Reggio Emilia, 10 novembre 2025 – Francesca Albanese, relatrice speciale dell’ONU sui diritti umani nei territori palestinesi occupati, si confronta pubblicamente con le conseguenze del suo lavoro e delle polemiche che lo hanno accompagnato. Da mesi sotto sanzioni internazionali, accusata di parzialità e oggetto di una campagna diffamatoria, Albanese si racconta in un’intervista esclusiva, chiarendo anche il proprio ruolo e le intenzioni politiche.
La difficile posizione di una relatrice ONU sotto accusa
Francesca Albanese, giurista italiana e docente universitaria, è stata nominata nel maggio 2022 relatrice speciale delle Nazioni Unite sui territori palestinesi occupati. Nel corso del suo mandato ha denunciato con fermezza le violazioni dei diritti umani compiute da Israele, arrivando a parlare di “genocidio” con una frequenza di 233 volte nei suoi rapporti ufficiali. Questa posizione ha suscitato reazioni durissime, con Stati Uniti e Israele che le hanno imposto sanzioni, accusandola di “fomentare l’antisemitismo” e di supportare indirettamente il terrorismo.

Albanese sottolinea di essere la prima funzionaria Onu a subire un simile trattamento, paragonabile solo a quello riservato a leader come Putin o Maduro, proprio perché collabora con la Corte penale internazionale. La relatrice respinge le accuse di faziosità, evidenziando che i suoi rapporti includono riferimenti a Hamas come organizzazione terroristica, sebbene con un numero di citazioni inferiore rispetto al termine “genocidio”. Albanese mette in luce come l’attenzione mediatica si concentri più sulla sua figura che sui contenuti delle sue denunce.
Le tensioni politiche e personali
Oltre alle critiche istituzionali, Albanese è stata coinvolta in polemiche anche a livello locale. A Reggio Emilia, dove le fu conferito il Primo Tricolore, la relatrice ammette di aver commesso un errore nel rispondere al sindaco Marco Massari, dopo che quest’ultimo aveva menzionato gli ostaggi di Hamas. “Non giudico il sindaco e lo perdono. Ma non dica più cose simili”, ha detto Albanese al Corriere della Sera, sottolineando la delicatezza della questione.
Un’altra questione controversa riguarda le accuse sulla neutralità del suo mandato, sollevate a causa del passato lavorativo del marito, che ha collaborato con l’ONU in Palestina per sei mesi. Albanese chiarisce che non si tratta di un ruolo politico nell’Autorità Palestinese, ma di un incarico tecnico di supporto, e aggiunge di aver lavorato a stretto contatto con l’ANP, ribadendo la sua indipendenza.

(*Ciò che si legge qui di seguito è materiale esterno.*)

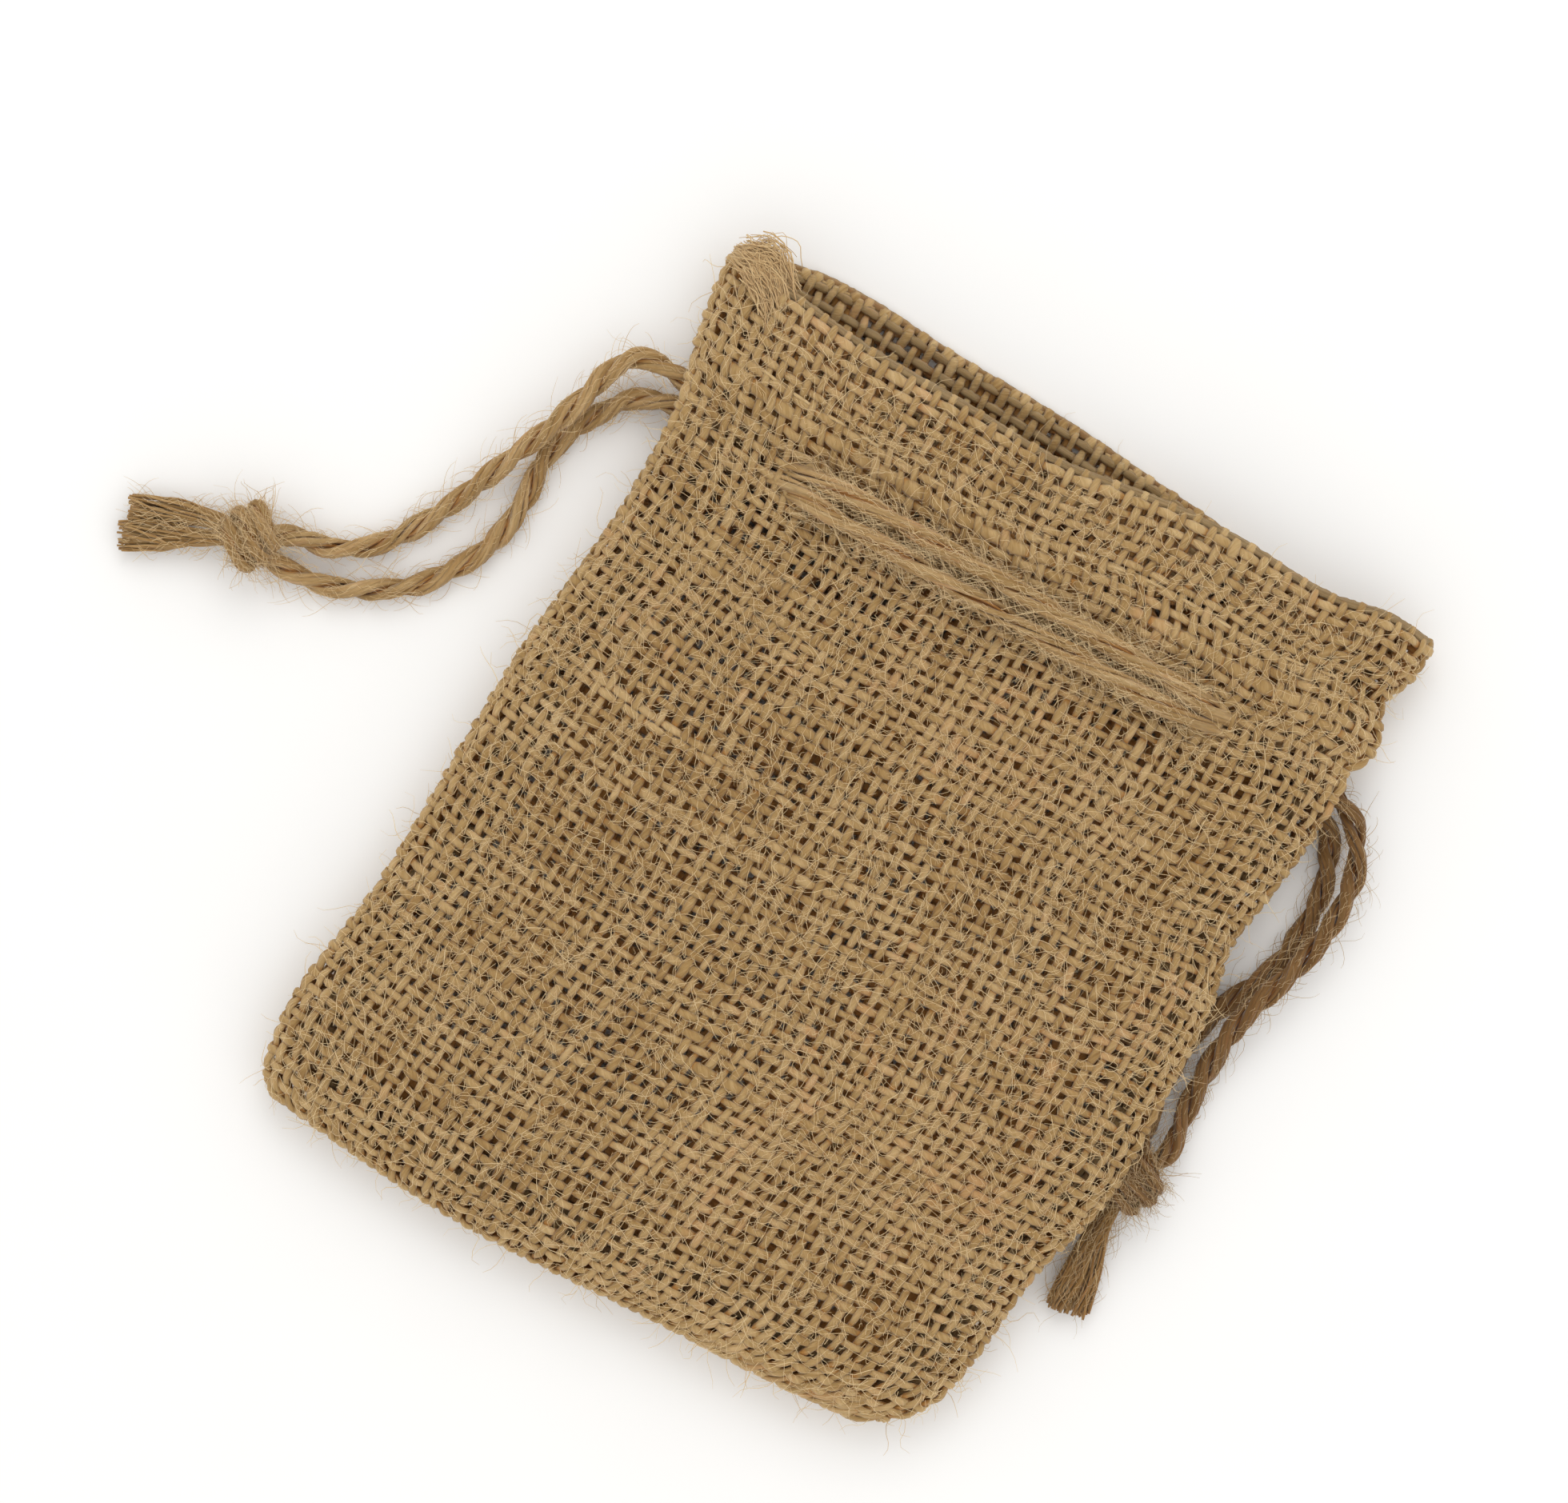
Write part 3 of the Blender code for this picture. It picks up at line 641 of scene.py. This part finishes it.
def twisted(route, reference=(0, 0, 1), size=1.0, start=0.0, lay=cord["lay"]):
    # two plies wound round the route, each of several loose strands: a ply's middle goes round the
    # route once in a lay, and its strands lie on an ellipse round that middle and turn the other way
    path, length = routeCurve(route, cord["step"])
    along = unit(np.gradient(path, axis=0))
    side = unit(np.cross(along, np.array(reference, float)))
    up = np.cross(side, along)
    far = np.linspace(0, length, len(path))
    ply, strand = np.meshgrid(np.arange(cord["plies"]), np.arange(cord["strands"]), indexing="ij")
    ply, strand = ply.reshape(-1, 1), strand.reshape(-1, 1)
    count = len(ply)
    stops = max(4, len(path) // 18)
    turn = start + 2 * np.pi * (far / lay + ply / cord["plies"])
    own = 2 * np.pi * strand / cord["strands"] + cord["strandTurn"] * turn
    own = own + drift(count, len(path), stops, cord["looseTurn"])
    outward = cord["spreadOut"] * np.cos(own) * (1 + drift(count, len(path), stops, cord["loose"]))
    outward = outward + cord["plyOffset"]
    sideways = cord["spreadRound"] * np.sin(own) * (1 + drift(count, len(path), stops, cord["loose"]))
    x = size * (outward * np.cos(turn) - sideways * np.sin(turn))
    y = size * (outward * np.sin(turn) + sideways * np.cos(turn))
    centres = path + side * x[..., None] + up * y[..., None]
    normals = unit(side * x[..., None] + up * y[..., None] + 1e-7 * up)
    thickness = cord["strandRadius"] * size * (1 + drift(count, len(path), stops, cord["uneven"]))
    part = tubes(centres, normals, thickness * 1.1, thickness, cord["strandSides"], 0.05)
    # painted shade: strands near the cord's middle get a low share of light
    near = np.linalg.norm(part[0].reshape(count, len(path), -1, 3) - path[:, None], axis=-1)
    litShare = ease(0.5 * mm * size, 1.35 * mm * size, near)
    return (*part[:3], litShare.ravel()), path, length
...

Minacce, sanzioni e futuro politico di Francesca Albanese
La vita personale di Albanese è stata profondamente segnata dalle minacce ricevute dal 2024: messaggi di morte, intimidazioni rivolte anche alla figlia, hanno costretto la relatrice a chiedere protezione in Tunisia, dove attualmente risiede. Le sanzioni internazionali le hanno congelato i beni, hanno chiuso i suoi conti bancari e impedito la gestione del patrimonio familiare, nonostante il marito lavori per la Banca Mondiale.
Nonostante le numerose richieste di candidarsi in politica da diversi partiti italiani, Albanese esclude questa strada: “Se avessi voluto farlo, l’avrei fatto anni fa. Io resto impegnata nel mio lavoro di giurista e attivista per i diritti umani”. La sua battaglia continua dunque sul piano internazionale, con la determinazione a portare avanti una denuncia che, a suo dire, è necessaria per porre fine a decenni di occupazione e violazioni.